Note that the xPath value here is not namespace-aware, unlike most other XML processors. So you don’t need to include the namespace prefixes in the xPath expression of the RepeatElement.
Please refer to the attached script Departure Board.rsd.txt for the exact syntax.
RSD script adaptations for SOAP
Making a SOAP call does require a few other adaptations to the basic RSD script.

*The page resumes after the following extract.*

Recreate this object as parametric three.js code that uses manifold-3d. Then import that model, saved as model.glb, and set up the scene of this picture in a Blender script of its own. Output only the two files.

These include:
- Line 17 - explicitly setting the HTTP Content-Type header
- Lines 19 and 20 - set a custom HTTP header which is required by the API
- Line 24 - requesting an HTTP POST operation (the default is GET)
- Line 45 - using the xmlproviderGet operation, since SOAP is an XML-based protocol
- Line 27 to 43 - defining the SOAP request payload as required by the API.
Note that the SOAP request payload includes the query parameters (lines 35-40) and the authentication token (at line 30).
You’ll need your own, valid token in order to use this API. Tokens are free, but you do first need to register, by providing a few details at http://realtime.nationalrail.co.uk/OpenLDBWSRegistration.
After you have registered, they will send the token to you via email. It’s a 16-byte hex string in the format of a SQL Server identity column. You should paste the value into the XML element at line 30 of the RSD file.
Verifying the output
You should now be able to use the Departure Board RSD file in a Matillion API Query component, without setting any Connection Options. It’s a live feed, so the results will vary according to the time of day, depending on how many trains are due to run between the chosen stations in the next few hours.
You can write a simple orchestration job to test this, or can import the attached job APIQuerySOAP.json into your Matillion environment.